-- Work required --
Return verbatim everything from the first line through the line that contains "running_clearance = 0.05", and stop there.

--- Data provided ---

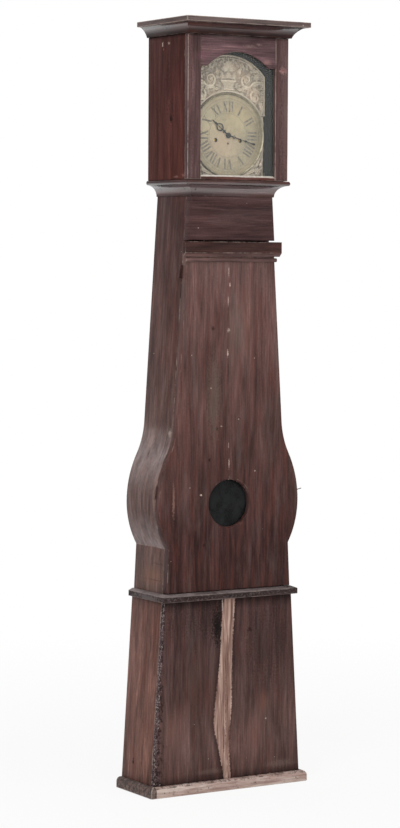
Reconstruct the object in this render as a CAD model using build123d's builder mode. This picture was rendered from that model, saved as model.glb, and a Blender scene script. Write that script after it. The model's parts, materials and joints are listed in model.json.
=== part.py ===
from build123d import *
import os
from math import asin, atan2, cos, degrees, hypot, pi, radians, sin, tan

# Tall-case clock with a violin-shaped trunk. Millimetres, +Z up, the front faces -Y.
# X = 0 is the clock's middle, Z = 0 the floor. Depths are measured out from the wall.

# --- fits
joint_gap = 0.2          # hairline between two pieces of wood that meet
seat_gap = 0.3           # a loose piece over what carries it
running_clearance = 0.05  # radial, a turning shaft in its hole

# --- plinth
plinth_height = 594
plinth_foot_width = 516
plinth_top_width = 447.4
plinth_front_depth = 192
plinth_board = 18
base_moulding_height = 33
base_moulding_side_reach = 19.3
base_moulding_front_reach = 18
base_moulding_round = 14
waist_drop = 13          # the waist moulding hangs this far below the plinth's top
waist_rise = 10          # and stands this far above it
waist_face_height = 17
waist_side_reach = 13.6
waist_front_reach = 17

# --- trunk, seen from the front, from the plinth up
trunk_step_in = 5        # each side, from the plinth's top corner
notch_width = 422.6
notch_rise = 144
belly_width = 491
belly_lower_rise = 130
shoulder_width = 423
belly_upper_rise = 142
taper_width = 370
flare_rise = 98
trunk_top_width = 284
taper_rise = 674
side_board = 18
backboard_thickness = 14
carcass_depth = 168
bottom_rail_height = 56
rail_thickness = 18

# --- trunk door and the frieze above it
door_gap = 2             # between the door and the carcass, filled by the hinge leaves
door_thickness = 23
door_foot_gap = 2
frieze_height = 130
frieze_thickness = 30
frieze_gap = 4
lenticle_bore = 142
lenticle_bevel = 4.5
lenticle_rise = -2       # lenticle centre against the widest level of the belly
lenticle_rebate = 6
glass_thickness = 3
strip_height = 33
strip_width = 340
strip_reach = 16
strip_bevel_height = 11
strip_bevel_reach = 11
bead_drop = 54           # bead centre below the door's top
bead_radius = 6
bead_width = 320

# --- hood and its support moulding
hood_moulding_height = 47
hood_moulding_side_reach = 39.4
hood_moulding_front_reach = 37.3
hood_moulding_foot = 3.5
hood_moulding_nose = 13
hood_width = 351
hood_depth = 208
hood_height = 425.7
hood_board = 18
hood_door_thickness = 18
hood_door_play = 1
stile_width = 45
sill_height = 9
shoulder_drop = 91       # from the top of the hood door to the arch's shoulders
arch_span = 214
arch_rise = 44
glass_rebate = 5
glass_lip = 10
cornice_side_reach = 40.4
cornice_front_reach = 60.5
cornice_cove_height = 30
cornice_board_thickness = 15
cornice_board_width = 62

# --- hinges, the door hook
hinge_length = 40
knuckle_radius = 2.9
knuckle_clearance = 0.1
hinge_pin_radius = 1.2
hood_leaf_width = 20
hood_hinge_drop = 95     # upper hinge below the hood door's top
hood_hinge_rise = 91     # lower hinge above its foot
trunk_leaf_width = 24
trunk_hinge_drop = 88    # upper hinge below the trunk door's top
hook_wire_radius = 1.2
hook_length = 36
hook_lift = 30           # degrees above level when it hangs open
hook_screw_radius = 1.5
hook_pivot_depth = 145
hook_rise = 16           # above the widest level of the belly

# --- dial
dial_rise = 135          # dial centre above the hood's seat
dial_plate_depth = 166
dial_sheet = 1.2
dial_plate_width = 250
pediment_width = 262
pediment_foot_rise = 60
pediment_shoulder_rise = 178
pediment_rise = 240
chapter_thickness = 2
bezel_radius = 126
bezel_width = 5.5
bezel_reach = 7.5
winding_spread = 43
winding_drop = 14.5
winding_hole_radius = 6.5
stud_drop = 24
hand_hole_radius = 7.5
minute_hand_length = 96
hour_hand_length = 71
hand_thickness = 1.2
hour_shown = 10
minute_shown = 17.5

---

-- Solution to the exercise --
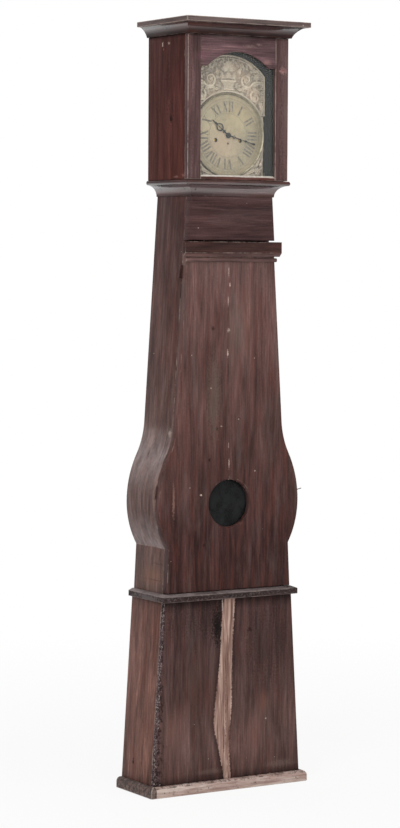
Reconstruct the object in this render as a CAD model using build123d's builder mode. This picture was rendered from that model, saved as model.glb, and a Blender scene script. Write that script after it. The model's parts, materials and joints are listed in model.json.
=== part.py ===
from build123d import *
import os
from math import asin, atan2, cos, degrees, hypot, pi, radians, sin, tan

# Tall-case clock with a violin-shaped trunk. Millimetres, +Z up, the front faces -Y.
# X = 0 is the clock's middle, Z = 0 the floor. Depths are measured out from the wall.

# --- fits
joint_gap = 0.2          # hairline between two pieces of wood that meet
seat_gap = 0.3           # a loose piece over what carries it
running_clearance = 0.05  # radial, a turning shaft in its hole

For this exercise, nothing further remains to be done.